P-1
Brewing process and nitrogen compounds in beer
Presenter: Maria Daria Fumi, Institute of Oenology and Food Engineering, Università Cattolica del Sacro Cuore, Piacenza, Italy
Co-Authors: G. Donadini, A.I.D.A.S.A., Institute of Entomology and Plant Pathology, Università Cattolica del Sacro Cuore, Piacenza, Italy; and Roberta Galli, Institute of Oenology and Food Engineering, Università Cattolica del Sacro Cuore, Piacenza, Italy
Nitrogen compounds are important for the fermentation rate and are recognized as playing an important role in taste and stability of beer. This paper examines the nitrogen compounds in two different worts (Spugen Dry type and Gold type, respectively) and their evolution during the main steps of the brewing in a full-scale process. The quantitative and qualitative content of total nitrogen and nitrogenous fractions is found to be dependent on the raw materials and on the process technologies. In particular, we evidence a lower amount of nitrogen compounds in the Splugen Dry type of wort, i.e., a pure malt wort, than in the Gold type wort produced with maize as an adjunct; higher amino acid and ammonium consumption during fermentation in the wort with the lowest nitrogen level; differences in the utilization of the same amino acids in the fermented worts; and a decrease of the nitrogen compounds after mashing liquor filtration and fermentation as attended, respectively. Further investigations focusing on the effects of wort production parameters on the nitrogen compound content at pre- and postfermentation stages were being planned at the time of writing in order to improve the efficiency of the fermentation process and the overall quality of the finished beer.

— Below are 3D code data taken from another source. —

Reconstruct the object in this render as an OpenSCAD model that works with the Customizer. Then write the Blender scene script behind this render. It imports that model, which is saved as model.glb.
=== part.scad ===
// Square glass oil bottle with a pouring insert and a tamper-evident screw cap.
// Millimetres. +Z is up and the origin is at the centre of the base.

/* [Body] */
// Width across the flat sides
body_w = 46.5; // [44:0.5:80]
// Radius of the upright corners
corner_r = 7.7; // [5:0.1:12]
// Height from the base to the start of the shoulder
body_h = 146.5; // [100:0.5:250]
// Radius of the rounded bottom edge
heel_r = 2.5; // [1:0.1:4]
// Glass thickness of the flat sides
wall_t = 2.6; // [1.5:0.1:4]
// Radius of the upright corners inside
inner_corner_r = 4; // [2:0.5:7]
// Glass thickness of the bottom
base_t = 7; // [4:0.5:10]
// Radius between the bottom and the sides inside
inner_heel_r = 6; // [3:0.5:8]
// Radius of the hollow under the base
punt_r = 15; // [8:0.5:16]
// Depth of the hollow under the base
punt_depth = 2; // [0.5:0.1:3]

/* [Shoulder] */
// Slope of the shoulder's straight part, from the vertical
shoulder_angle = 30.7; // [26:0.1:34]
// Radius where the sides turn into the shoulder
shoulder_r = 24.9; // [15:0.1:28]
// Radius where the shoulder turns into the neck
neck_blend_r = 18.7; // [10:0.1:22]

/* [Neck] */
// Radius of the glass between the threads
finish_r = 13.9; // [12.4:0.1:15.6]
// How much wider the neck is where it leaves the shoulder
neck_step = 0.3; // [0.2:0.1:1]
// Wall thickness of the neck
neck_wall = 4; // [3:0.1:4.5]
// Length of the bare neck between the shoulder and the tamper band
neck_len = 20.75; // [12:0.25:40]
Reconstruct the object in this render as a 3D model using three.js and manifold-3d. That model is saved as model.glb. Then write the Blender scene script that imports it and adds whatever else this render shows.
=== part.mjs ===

Maria D. Fumi graduated in biology. She is a research scientist at the Faculty of Agriculture, U.C.S.C., Piacenza, Italy. She is a lecturer of food biotechnology, wine microbiology, and wine microbiological control at the Agriculture Faculty, with a degree in agriculture science and technologie and viticulture and oenology. She is a member of CEN (European Committee for Standardization) WGION working group. She is also involved in the EU project 2LK1-CT2001 on risk assessment and integrated OTA management in grape and wine. Her main research activities concern biotechnological application in fermented beverages (in particular wine, beer, and vinegar) to optimize the fermentation process, to reduce OTA contamination, and to improve chemical and sensorial characters. She's also involved in studies on indoor air quality in food-compatible environments.